--- Objective ---
Reproduce the listing below in its entirety. Change nothing.

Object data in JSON
——————————
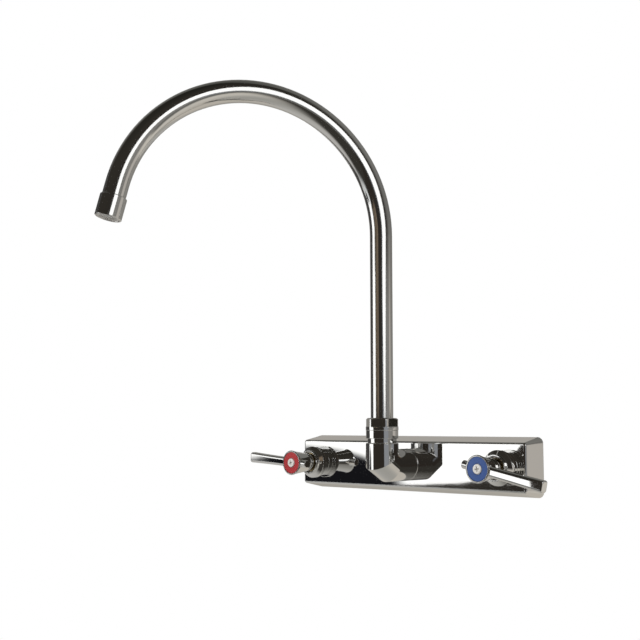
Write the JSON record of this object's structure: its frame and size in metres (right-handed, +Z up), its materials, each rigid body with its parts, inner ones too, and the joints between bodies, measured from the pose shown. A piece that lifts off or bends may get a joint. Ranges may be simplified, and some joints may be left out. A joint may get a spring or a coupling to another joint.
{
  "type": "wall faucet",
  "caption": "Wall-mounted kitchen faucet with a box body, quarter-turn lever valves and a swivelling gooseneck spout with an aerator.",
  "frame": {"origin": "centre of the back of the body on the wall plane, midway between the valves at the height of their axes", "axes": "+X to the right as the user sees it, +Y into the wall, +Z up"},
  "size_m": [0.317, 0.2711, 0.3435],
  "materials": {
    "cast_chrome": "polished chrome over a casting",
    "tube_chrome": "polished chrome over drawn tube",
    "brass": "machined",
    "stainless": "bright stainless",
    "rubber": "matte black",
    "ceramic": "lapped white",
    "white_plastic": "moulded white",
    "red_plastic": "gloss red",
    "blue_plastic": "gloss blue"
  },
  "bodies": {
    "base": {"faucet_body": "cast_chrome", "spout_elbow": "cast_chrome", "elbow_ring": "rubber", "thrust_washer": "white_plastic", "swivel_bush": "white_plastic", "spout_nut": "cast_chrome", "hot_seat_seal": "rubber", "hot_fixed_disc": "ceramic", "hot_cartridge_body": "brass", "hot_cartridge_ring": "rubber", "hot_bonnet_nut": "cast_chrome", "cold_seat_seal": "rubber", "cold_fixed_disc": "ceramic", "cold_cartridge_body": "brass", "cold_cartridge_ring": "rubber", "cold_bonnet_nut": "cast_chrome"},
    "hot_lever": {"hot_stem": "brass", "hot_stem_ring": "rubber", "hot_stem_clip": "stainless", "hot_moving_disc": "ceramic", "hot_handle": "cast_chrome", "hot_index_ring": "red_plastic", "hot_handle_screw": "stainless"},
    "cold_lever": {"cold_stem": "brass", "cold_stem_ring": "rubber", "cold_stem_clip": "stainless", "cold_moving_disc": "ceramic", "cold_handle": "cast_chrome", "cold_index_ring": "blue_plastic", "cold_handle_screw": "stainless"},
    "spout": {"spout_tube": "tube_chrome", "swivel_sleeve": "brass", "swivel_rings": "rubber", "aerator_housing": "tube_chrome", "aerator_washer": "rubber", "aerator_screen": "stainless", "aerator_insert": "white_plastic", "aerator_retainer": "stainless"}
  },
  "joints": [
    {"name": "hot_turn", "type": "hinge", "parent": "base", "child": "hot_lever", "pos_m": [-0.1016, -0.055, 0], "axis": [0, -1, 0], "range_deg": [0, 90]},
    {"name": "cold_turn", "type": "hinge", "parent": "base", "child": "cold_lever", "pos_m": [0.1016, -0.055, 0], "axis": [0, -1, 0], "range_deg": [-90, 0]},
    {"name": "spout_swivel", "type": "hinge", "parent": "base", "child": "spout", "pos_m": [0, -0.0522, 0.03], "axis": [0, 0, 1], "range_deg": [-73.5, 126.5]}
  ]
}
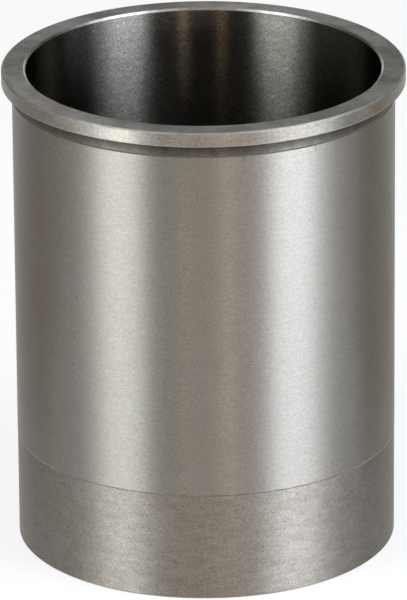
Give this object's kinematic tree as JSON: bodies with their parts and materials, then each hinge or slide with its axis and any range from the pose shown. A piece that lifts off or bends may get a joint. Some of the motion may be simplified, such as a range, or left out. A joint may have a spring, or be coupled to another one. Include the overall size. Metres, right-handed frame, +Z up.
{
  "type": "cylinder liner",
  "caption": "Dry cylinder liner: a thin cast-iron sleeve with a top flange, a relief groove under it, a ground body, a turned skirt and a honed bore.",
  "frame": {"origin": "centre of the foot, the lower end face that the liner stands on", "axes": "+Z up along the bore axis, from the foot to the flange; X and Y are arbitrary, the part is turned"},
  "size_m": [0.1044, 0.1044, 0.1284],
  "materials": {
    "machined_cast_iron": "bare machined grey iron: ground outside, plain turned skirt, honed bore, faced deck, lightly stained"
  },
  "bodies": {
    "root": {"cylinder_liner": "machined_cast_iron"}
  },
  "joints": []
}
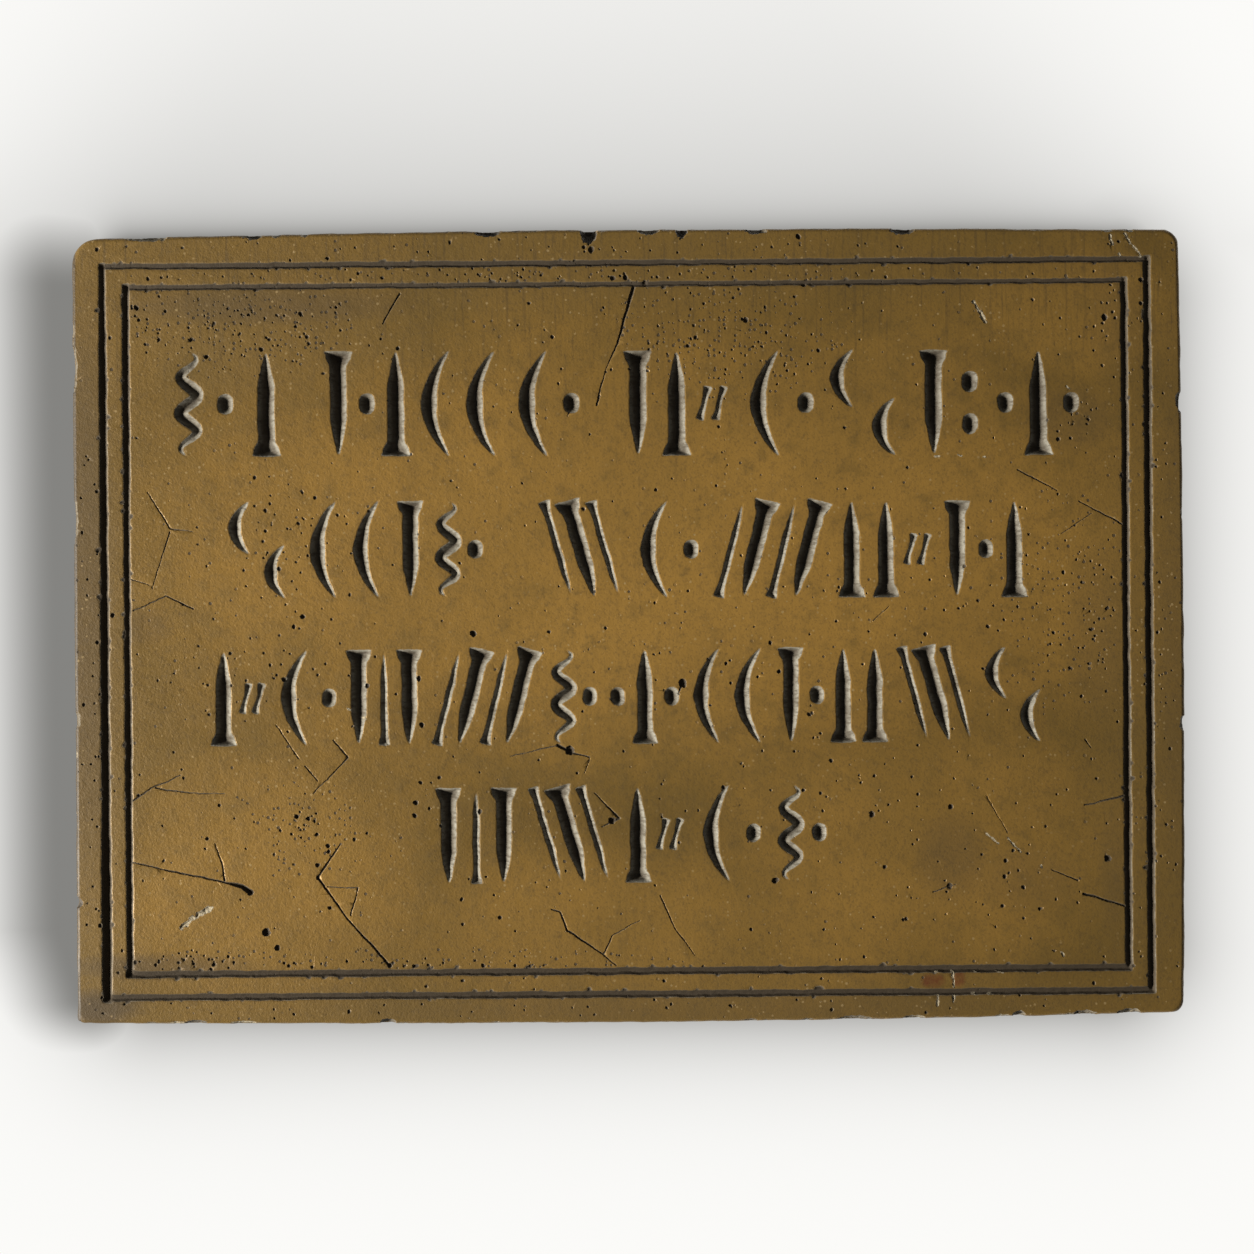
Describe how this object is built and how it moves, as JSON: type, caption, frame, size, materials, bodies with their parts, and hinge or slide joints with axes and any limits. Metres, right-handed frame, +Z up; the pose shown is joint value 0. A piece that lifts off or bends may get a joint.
——————————
--- Full output ---
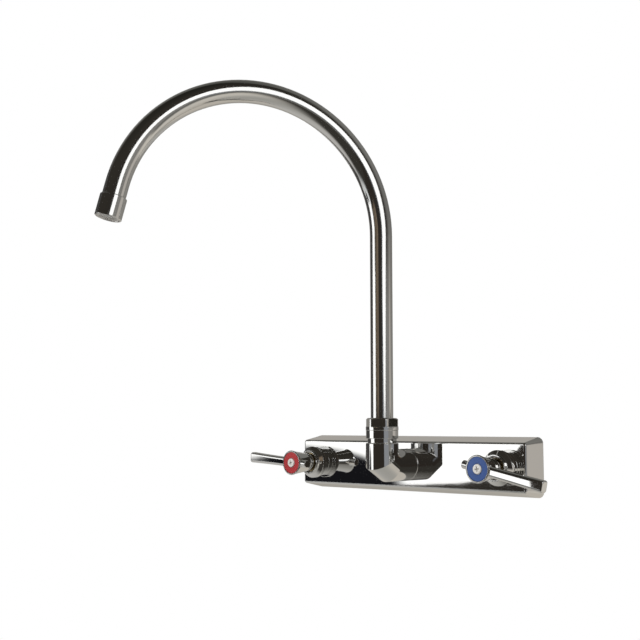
Write the JSON record of this object's structure: its frame and size in metres (right-handed, +Z up), its materials, each rigid body with its parts, inner ones too, and the joints between bodies, measured from the pose shown. A piece that lifts off or bends may get a joint. Ranges may be simplified, and some joints may be left out. A joint may get a spring or a coupling to another joint.
{
  "type": "wall faucet",
  "caption": "Wall-mounted kitchen faucet with a box body, quarter-turn lever valves and a swivelling gooseneck spout with an aerator.",
  "frame": {"origin": "centre of the back of the body on the wall plane, midway between the valves at the height of their axes", "axes": "+X to the right as the user sees it, +Y into the wall, +Z up"},
  "size_m": [0.317, 0.2711, 0.3435],
  "materials": {
    "cast_chrome": "polished chrome over a casting",
    "tube_chrome": "polished chrome over drawn tube",
    "brass": "machined",
    "stainless": "bright stainless",
    "rubber": "matte black",
    "ceramic": "lapped white",
    "white_plastic": "moulded white",
    "red_plastic": "gloss red",
    "blue_plastic": "gloss blue"
  },
  "bodies": {
    "base": {"faucet_body": "cast_chrome", "spout_elbow": "cast_chrome", "elbow_ring": "rubber", "thrust_washer": "white_plastic", "swivel_bush": "white_plastic", "spout_nut": "cast_chrome", "hot_seat_seal": "rubber", "hot_fixed_disc": "ceramic", "hot_cartridge_body": "brass", "hot_cartridge_ring": "rubber", "hot_bonnet_nut": "cast_chrome", "cold_seat_seal": "rubber", "cold_fixed_disc": "ceramic", "cold_cartridge_body": "brass", "cold_cartridge_ring": "rubber", "cold_bonnet_nut": "cast_chrome"},
    "hot_lever": {"hot_stem": "brass", "hot_stem_ring": "rubber", "hot_stem_clip": "stainless", "hot_moving_disc": "ceramic", "hot_handle": "cast_chrome", "hot_index_ring": "red_plastic", "hot_handle_screw": "stainless"},
    "cold_lever": {"cold_stem": "brass", "cold_stem_ring": "rubber", "cold_stem_clip": "stainless", "cold_moving_disc": "ceramic", "cold_handle": "cast_chrome", "cold_index_ring": "blue_plastic", "cold_handle_screw": "stainless"},
    "spout": {"spout_tube": "tube_chrome", "swivel_sleeve": "brass", "swivel_rings": "rubber", "aerator_housing": "tube_chrome", "aerator_washer": "rubber", "aerator_screen": "stainless", "aerator_insert": "white_plastic", "aerator_retainer": "stainless"}
  },
  "joints": [
    {"name": "hot_turn", "type": "hinge", "parent": "base", "child": "hot_lever", "pos_m": [-0.1016, -0.055, 0], "axis": [0, -1, 0], "range_deg": [0, 90]},
    {"name": "cold_turn", "type": "hinge", "parent": "base", "child": "cold_lever", "pos_m": [0.1016, -0.055, 0], "axis": [0, -1, 0], "range_deg": [-90, 0]},
    {"name": "spout_swivel", "type": "hinge", "parent": "base", "child": "spout", "pos_m": [0, -0.0522, 0.03], "axis": [0, 0, 1], "range_deg": [-73.5, 126.5]}
  ]
}
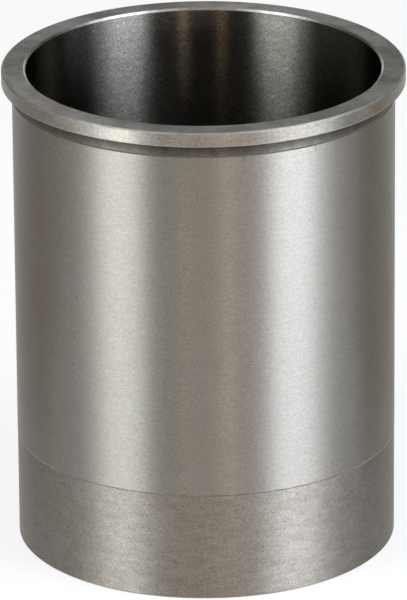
Give this object's kinematic tree as JSON: bodies with their parts and materials, then each hinge or slide with its axis and any range from the pose shown. A piece that lifts off or bends may get a joint. Some of the motion may be simplified, such as a range, or left out. A joint may have a spring, or be coupled to another one. Include the overall size. Metres, right-handed frame, +Z up.
{
  "type": "cylinder liner",
  "caption": "Dry cylinder liner: a thin cast-iron sleeve with a top flange, a relief groove under it, a ground body, a turned skirt and a honed bore.",
  "frame": {"origin": "centre of the foot, the lower end face that the liner stands on", "axes": "+Z up along the bore axis, from the foot to the flange; X and Y are arbitrary, the part is turned"},
  "size_m": [0.1044, 0.1044, 0.1284],
  "materials": {
    "machined_cast_iron": "bare machined grey iron: ground outside, plain turned skirt, honed bore, faced deck, lightly stained"
  },
  "bodies": {
    "root": {"cylinder_liner": "machined_cast_iron"}
  },
  "joints": []
}
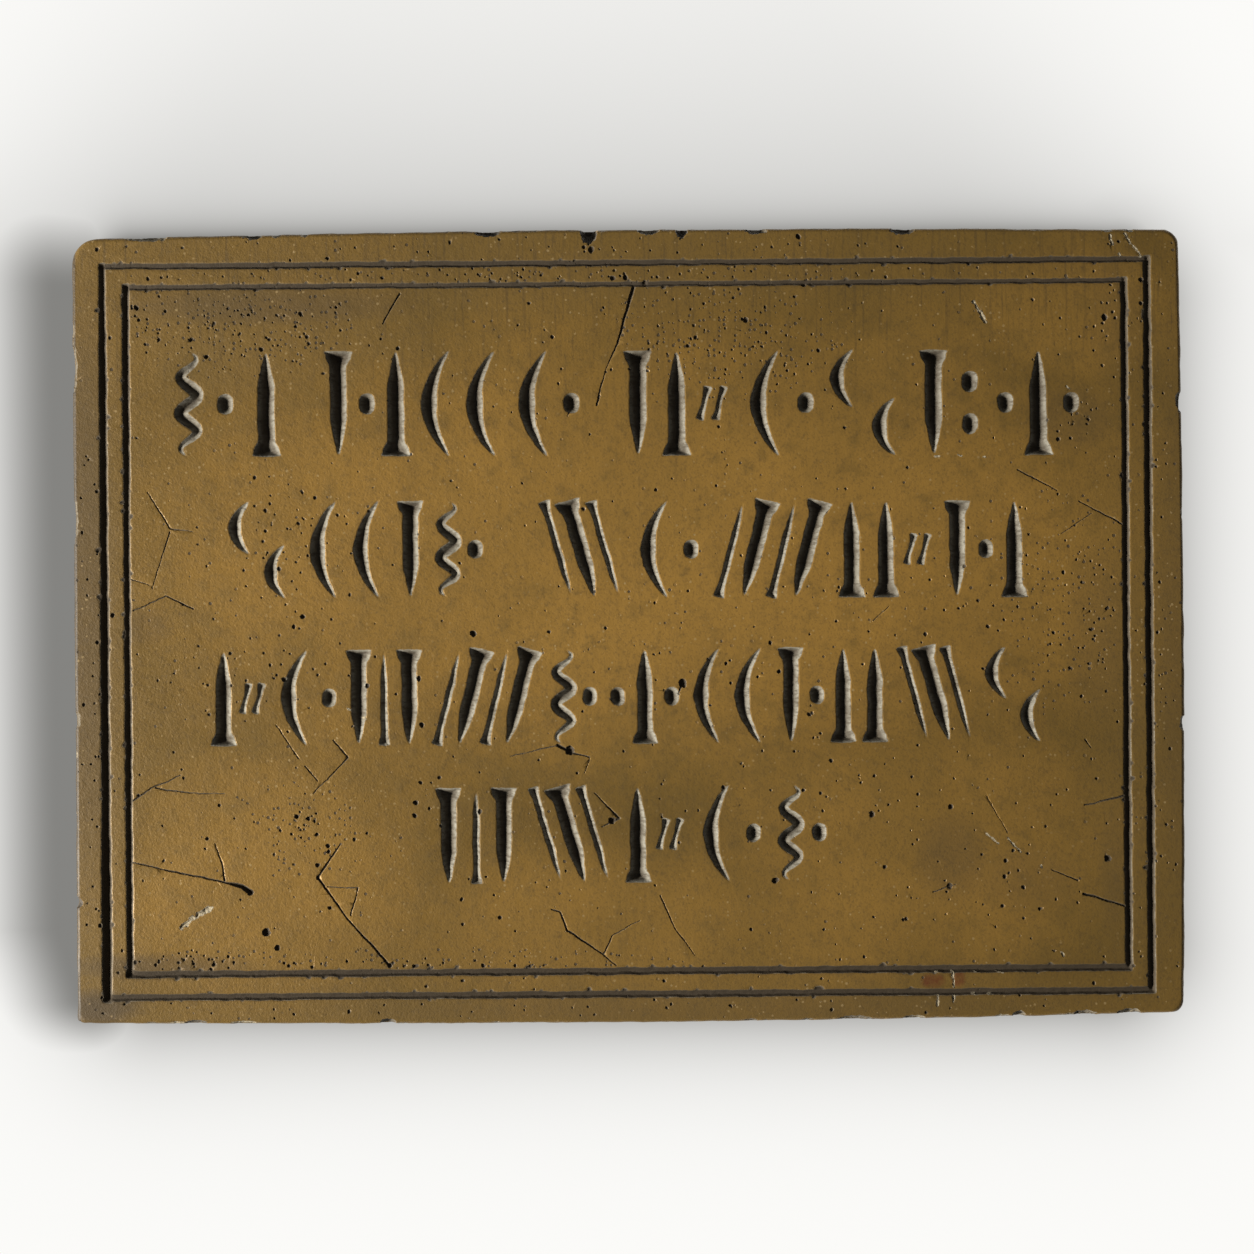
Describe how this object is built and how it moves, as JSON: type, caption, frame, size, materials, bodies with their parts, and hinge or slide joints with axes and any limits. Metres, right-handed frame, +Z up; the pose shown is joint value 0. A piece that lifts off or bends may get a joint.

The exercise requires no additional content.